Customizing BladewindUI

BladewindUI is designed to work seamlessly with your existing project components. Once installed, all BladewindUI components are served directly from your project’s vendor directory. Each component resides in its own Composer package, such as vendor/mkocansey/bladewind-button or vendor/mkocansey/bladewind-table. However, they all share the same bladewind:: view namespace. This Laravel convention means you’ll need to type the <x-bladewind prefix every time you use a BladewindUI component.

        
            <x-bladewind::button>Save User</x-bladewind::button>
        
    

Once you publish the BladewindUI components, the files get moved to your project's resources > views > components > bladewind directory. You can then use the dot, instead of the colon syntax to access a component.

        
            <x-bladewind.button>Save User</x-bladewind.button>
        
    

Getting rid of the bladewind prefix

It is possible to get rid of the bladewind prefix entirely.

        
            <x-bladewind.button>Save User</x-bladewind.button>

            // or

            <x-bladewind::button>Save User</x-bladewind::button>
        
    
becomes
        
            <x.button>Save User</x-button>
        
    

To achieve this, you should have already published the Bladewind components. Next you will move all the blade files in resources > views > components > bladewind into resources > views > components. You can then delete the bladewind folder from your resources > views > components folder since it should technically be empty at this point.

Please note that any existing components in your resources > views > components directory with the same name as what you are moving from the resources > views > components > bladewind directory, will be overwritten.

You can change everything

Truly, you can! These components are in essence just Laravel blade templates that sit right in your project. If there are any implementations you are unhappy with, simply locate the particular blade template and dissect it at will. At the end of every component documentation page, you will find the name of the blade file that defines that component.

Something to keep in mind though. Most Bladewind updates we roll out may affect the blade files, css and js files.

Updates that touch the css and js files require the library's assets to be republished.

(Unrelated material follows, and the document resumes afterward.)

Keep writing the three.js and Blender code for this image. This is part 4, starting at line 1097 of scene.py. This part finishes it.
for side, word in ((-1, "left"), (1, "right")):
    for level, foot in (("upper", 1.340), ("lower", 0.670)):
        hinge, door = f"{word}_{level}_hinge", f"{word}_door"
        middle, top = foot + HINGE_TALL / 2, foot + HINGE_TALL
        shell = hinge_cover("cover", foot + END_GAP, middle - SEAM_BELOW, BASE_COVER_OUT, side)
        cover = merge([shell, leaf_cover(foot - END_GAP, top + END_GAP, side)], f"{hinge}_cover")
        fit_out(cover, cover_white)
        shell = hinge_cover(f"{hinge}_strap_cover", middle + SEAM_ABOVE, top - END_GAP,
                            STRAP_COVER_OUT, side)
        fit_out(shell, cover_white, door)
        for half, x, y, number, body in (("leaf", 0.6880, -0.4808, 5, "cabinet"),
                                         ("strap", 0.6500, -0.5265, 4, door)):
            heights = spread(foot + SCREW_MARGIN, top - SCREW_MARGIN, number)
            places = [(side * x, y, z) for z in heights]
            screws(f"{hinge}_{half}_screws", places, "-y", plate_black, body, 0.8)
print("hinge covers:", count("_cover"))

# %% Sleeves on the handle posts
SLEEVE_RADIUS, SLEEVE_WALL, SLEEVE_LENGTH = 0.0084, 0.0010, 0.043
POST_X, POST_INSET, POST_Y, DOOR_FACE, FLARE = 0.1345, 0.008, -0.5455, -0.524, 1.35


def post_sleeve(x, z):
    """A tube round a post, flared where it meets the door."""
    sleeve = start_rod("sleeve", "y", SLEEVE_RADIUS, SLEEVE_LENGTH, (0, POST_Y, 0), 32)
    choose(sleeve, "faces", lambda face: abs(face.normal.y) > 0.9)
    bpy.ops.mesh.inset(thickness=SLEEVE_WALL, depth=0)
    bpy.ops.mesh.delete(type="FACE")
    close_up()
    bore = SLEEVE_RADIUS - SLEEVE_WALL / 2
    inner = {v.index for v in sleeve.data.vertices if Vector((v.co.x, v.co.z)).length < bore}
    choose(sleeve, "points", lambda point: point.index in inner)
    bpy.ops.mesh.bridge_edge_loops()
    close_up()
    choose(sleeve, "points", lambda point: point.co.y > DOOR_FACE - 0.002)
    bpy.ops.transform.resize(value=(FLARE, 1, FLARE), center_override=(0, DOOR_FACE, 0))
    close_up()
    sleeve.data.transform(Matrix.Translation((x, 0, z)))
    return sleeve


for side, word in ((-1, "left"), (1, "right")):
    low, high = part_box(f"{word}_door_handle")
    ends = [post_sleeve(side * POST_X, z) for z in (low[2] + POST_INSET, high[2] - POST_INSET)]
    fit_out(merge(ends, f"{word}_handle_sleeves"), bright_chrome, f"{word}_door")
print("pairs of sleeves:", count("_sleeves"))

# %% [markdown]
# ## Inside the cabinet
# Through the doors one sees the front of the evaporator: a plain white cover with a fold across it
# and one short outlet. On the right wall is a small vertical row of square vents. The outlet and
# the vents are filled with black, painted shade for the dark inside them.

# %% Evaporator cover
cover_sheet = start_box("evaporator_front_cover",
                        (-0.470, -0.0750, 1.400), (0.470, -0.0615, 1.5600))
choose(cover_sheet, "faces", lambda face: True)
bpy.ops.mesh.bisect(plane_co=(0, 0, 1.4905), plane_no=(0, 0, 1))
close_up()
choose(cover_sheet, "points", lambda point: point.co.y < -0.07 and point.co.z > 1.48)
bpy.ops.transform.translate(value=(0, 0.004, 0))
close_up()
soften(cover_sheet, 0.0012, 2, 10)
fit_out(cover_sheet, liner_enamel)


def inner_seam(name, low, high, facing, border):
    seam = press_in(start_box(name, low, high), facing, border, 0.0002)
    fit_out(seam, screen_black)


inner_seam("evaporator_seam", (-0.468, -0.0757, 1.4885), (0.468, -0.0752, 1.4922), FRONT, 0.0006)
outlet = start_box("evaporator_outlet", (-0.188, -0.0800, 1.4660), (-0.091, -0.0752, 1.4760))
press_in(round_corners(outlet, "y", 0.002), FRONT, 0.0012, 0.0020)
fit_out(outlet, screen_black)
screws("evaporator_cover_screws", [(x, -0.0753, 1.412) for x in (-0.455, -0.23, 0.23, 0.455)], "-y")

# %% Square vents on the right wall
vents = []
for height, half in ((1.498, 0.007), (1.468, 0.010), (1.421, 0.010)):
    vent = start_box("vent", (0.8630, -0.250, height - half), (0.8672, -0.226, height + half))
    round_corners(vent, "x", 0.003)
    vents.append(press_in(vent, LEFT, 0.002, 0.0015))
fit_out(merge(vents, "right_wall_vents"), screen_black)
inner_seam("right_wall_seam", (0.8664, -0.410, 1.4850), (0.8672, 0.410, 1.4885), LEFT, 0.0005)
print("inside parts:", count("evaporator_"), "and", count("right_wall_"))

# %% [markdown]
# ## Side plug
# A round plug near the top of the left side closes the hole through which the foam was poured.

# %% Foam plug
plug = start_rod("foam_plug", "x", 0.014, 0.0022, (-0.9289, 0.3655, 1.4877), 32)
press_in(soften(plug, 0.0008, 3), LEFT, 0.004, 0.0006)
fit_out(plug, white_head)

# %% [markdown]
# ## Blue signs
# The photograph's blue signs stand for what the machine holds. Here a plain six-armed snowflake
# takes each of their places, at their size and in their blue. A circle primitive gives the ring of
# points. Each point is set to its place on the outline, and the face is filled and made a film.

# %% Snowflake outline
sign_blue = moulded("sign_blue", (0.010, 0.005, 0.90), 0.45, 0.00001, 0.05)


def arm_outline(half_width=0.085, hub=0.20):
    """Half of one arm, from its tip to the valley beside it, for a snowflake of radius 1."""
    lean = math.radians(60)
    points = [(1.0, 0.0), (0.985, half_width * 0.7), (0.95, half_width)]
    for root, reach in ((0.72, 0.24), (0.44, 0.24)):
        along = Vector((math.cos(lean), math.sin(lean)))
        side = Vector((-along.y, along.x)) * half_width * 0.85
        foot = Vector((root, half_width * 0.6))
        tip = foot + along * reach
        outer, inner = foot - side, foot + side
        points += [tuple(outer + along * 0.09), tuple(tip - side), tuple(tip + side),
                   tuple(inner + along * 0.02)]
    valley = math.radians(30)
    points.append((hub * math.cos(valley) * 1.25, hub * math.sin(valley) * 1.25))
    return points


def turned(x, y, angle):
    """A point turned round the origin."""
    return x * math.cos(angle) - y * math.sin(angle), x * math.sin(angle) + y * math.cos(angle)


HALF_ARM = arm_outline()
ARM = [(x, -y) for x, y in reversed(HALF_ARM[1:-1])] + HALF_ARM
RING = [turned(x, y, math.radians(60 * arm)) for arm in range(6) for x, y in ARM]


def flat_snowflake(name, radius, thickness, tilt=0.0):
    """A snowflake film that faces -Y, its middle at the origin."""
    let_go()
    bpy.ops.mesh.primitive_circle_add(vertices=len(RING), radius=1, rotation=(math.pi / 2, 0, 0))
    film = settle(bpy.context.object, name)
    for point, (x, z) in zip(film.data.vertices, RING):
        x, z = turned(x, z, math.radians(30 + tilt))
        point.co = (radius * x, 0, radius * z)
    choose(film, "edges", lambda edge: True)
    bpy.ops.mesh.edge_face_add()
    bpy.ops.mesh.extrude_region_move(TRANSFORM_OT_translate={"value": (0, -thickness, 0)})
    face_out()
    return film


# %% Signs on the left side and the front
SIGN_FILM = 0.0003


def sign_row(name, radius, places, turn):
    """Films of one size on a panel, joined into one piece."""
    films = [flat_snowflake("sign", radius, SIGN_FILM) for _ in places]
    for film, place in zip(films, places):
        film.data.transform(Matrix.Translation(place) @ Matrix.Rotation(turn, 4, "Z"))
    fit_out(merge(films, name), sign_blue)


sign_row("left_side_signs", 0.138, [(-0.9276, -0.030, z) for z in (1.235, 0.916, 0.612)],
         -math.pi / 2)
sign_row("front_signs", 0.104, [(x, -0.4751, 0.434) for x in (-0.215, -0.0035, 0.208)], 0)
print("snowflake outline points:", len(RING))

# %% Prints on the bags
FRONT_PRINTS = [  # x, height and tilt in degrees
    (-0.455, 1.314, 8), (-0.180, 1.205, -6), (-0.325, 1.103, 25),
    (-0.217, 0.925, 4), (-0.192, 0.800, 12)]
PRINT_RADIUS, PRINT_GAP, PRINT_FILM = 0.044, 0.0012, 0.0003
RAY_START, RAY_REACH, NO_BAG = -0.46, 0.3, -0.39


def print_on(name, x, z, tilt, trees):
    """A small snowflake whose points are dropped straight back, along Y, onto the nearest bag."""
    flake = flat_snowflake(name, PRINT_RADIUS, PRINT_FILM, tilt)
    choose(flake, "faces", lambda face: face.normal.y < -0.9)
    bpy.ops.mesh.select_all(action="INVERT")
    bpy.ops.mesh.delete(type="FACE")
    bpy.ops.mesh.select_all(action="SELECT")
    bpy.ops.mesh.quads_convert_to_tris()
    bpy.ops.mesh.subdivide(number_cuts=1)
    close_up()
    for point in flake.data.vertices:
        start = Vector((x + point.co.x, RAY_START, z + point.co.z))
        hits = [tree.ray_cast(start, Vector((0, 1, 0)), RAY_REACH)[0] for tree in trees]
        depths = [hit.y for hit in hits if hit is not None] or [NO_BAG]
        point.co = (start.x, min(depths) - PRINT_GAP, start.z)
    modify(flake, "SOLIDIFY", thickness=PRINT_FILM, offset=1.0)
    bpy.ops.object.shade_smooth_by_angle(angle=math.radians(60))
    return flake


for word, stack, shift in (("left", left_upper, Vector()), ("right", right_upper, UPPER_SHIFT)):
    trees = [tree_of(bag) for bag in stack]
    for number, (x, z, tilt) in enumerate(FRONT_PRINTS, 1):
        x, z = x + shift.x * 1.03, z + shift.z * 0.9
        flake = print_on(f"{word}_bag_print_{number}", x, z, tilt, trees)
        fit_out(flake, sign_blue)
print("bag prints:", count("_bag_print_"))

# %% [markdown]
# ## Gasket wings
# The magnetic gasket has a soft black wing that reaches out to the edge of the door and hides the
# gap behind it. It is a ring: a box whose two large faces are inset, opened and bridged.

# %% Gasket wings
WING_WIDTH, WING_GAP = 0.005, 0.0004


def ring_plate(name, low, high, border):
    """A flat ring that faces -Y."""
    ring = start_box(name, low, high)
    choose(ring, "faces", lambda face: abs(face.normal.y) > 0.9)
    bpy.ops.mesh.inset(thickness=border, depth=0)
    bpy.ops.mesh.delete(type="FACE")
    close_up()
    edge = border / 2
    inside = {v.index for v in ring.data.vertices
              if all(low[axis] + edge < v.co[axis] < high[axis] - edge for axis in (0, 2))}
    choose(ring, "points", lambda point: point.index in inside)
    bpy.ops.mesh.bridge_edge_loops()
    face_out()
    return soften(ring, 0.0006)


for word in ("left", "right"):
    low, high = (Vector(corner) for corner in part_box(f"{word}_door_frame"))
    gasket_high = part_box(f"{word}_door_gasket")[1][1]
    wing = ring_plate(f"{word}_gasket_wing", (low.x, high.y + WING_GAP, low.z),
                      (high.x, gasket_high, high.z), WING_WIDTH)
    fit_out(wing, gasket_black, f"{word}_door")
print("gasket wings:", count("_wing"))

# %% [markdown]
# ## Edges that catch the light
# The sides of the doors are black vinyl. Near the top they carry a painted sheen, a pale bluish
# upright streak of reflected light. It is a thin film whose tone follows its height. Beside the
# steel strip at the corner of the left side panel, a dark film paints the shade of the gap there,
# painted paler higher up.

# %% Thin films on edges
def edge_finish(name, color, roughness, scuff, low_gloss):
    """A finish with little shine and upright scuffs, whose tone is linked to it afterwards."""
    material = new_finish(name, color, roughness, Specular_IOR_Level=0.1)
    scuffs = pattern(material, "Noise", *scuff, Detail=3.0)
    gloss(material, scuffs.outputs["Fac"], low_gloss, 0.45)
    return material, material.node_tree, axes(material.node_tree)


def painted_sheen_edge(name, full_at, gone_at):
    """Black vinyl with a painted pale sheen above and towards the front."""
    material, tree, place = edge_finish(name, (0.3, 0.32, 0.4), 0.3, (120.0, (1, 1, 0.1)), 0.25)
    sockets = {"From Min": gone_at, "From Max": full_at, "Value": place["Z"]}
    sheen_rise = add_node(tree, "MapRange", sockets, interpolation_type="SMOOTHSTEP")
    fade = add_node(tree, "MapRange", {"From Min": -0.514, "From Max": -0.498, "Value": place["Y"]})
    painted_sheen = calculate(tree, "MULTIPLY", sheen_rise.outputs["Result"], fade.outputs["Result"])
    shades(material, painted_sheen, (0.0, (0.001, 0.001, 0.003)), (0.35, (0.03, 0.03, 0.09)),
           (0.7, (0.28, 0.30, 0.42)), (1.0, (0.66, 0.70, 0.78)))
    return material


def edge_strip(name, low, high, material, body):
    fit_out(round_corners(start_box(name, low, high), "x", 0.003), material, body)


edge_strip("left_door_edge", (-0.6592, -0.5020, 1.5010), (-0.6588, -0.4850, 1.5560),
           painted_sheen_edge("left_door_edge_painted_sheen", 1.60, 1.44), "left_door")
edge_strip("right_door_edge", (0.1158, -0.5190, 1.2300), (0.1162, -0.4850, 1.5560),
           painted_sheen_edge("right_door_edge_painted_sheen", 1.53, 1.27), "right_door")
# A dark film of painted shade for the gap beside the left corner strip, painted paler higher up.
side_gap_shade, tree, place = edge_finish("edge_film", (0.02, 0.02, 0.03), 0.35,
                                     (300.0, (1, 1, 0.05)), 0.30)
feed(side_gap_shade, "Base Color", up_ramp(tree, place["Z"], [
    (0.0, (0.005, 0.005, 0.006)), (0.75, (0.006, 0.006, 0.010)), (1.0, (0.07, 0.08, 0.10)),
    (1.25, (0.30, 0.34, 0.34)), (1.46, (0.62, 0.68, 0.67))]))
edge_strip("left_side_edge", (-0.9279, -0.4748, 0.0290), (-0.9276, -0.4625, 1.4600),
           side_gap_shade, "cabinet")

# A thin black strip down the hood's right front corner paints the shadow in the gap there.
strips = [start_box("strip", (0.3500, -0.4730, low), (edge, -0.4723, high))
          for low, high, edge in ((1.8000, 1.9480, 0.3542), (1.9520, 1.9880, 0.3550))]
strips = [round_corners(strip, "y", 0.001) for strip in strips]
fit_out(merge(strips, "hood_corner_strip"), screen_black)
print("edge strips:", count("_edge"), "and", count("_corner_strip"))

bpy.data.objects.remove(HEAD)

Run the command below to republish the library's css and js files.

php artisan vendor:publish --tag=bladewind-public --force

To prevent any changes you made earlier from being overwritten by updates, we advise you to make all changes that overwrite Bladewind css classes in your project's css file instead of editing the Bladewind css file directly. Your project's css file should always be included after the Bladewind css file.

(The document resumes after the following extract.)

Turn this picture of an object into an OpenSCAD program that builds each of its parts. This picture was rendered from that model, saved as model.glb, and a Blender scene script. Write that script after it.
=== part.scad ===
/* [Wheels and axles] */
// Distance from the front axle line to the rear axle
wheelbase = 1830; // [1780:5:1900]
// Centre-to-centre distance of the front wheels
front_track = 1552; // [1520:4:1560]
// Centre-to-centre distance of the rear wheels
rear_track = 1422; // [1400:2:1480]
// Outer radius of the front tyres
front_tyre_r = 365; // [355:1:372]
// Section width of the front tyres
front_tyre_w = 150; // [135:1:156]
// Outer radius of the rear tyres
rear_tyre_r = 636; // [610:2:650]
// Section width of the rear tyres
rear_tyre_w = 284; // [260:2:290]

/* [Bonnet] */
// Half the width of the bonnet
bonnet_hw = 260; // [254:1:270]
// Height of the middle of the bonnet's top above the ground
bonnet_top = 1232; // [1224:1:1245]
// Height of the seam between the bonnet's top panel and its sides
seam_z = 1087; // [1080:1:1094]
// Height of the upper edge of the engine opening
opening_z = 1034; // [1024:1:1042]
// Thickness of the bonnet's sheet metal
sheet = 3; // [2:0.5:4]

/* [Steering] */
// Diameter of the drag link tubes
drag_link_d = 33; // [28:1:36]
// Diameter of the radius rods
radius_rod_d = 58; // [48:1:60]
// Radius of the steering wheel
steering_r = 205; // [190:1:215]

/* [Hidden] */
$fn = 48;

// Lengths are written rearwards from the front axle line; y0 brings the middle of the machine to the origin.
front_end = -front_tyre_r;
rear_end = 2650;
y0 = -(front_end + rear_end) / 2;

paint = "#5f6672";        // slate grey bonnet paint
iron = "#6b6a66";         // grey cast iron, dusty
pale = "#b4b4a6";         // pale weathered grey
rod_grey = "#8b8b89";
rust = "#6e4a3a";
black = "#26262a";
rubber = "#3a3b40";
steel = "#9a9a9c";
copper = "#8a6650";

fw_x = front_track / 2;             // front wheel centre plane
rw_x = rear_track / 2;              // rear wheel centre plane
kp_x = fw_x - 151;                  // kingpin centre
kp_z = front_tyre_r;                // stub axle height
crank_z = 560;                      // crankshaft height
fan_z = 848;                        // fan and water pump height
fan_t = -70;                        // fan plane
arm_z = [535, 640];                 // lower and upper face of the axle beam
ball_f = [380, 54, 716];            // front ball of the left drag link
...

Changing Datepicker Translations

The Datepicker component is wired to speak a couple of languages. The language files are part of the bladewind-core package and are served from vendor > mkocansey > bladewind-core > lang . Currently the available languages contributed by the community are English, French, Italian, Arabic, German, Chinese, Spanish and Indonesian. You can add more languages as you see fit or even modify the existing translations. If you want to do this for just your project you will first need to publish the language files by running the command below from the root of your project. You can contribute a new language translation.

php artisan vendor:publish --tag=bladewind-lang --force

The language files will now be available in your project's lang > vendor > bladewind directory. You can now add more languages or edit the language files that were published.

Setting Global Defaults

The BladewindUI library has made some default UI decisions which may be different from what you need in your projects. For example, all Tag and Button component texts are always uppercase. To make them lowercase, you will need to set uppercasing="false". If you need all your buttons in lowercase, that means you will be typing a lot of uppercasing="false". Now what if you also need all your buttons to be small and to have no focus rings, your code every time will be

         <x-bladewind::button show_focus_ring="false" size="small" uppercasing="false">
            Save
        </x-bladewind::button>
    

This is tedious. Won't it be great to just type the code below to get a button looking the way you'd want for your project?

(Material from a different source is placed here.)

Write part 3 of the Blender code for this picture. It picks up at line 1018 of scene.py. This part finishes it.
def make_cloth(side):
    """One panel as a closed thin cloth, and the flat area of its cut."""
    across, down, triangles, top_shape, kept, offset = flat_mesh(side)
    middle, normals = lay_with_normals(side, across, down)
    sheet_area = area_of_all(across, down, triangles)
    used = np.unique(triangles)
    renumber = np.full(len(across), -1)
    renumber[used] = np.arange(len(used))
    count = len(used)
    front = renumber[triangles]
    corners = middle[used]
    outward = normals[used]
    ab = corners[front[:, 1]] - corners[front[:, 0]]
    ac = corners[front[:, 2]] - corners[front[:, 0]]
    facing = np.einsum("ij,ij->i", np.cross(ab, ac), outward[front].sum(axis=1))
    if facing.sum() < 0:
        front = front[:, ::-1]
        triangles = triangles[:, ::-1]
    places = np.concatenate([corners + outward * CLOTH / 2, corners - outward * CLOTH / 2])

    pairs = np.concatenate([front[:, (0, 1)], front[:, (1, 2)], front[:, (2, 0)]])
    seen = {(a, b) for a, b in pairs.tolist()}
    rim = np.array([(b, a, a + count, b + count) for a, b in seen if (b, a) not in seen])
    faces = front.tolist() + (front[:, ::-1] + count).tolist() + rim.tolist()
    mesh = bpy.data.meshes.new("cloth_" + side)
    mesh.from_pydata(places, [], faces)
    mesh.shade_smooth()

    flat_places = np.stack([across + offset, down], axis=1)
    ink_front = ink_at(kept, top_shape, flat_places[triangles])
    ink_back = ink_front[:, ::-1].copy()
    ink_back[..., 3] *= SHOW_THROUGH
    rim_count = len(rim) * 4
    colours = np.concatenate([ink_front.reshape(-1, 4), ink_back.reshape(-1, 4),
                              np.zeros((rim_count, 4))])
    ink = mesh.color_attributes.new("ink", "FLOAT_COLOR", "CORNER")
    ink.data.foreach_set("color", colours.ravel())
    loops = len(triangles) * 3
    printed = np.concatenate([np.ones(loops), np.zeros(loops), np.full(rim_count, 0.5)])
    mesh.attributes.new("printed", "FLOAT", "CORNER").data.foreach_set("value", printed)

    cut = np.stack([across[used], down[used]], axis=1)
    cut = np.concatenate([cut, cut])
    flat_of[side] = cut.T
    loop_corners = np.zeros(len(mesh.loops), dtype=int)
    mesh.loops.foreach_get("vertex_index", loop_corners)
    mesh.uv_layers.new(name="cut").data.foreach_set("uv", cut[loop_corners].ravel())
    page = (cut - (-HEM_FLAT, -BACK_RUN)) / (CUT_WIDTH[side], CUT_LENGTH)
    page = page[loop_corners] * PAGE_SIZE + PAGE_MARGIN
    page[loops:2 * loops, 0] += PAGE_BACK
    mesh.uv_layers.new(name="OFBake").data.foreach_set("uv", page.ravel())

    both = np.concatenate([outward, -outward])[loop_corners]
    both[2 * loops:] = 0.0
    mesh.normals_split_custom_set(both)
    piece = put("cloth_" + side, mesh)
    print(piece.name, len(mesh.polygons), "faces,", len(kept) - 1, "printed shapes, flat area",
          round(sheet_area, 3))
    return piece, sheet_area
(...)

         <x-bladewind::button>Save</x-bladewind::button>
    

To achieve this, create a config/bladewind.php file in the root of your project. If you installed the full mkocansey/bladewind package you can have Laravel generate this file for you:

php artisan vendor:publish --tag=bladewind-config --force

If you installed individual component packages (e.g. mkocansey/bladewind-button) the bladewind-config publish tag is not available. Simply create the file manually instead:

touch config/bladewind.php

Either way, you will end up with a config/bladewind.php file you can edit. You only need to define the components and attributes you want to change. You do not have to copy the full default configuration. Every BladewindUI component is defined as an array key with some default values. Whatever attributes you wish to define as a default should be defined within its corresponding tag's array key. The code below is for the above example where we want all our buttons to be small, have no focus rings and not be uppercase.

    
        // config/bladewind.php

    ...

    /*
    |--------------------------------------------------------------------------
    | Button component
    |--------------------------------------------------------------------------
    */
    'button' => [
        'size' => 'small',
        'show_focus_ring' => false,
        'uppercasing' => false,
        'radius' => 'medium',
        'tag' => 'button',

        // define default attributes for all circular buttons
        'circle' => [
            'size' => 'regular',
        ]
    ],
    ...
    
    

It is very important to ensure the attribute spelling as defined in the docs matches what you define in the config file. Example, we have in the docs show_focus_ring. The same attribute must be defined in the config file.

Remember to always to clear your configuration cache if you make any changes to the configuration file by running the command below from the root of your project.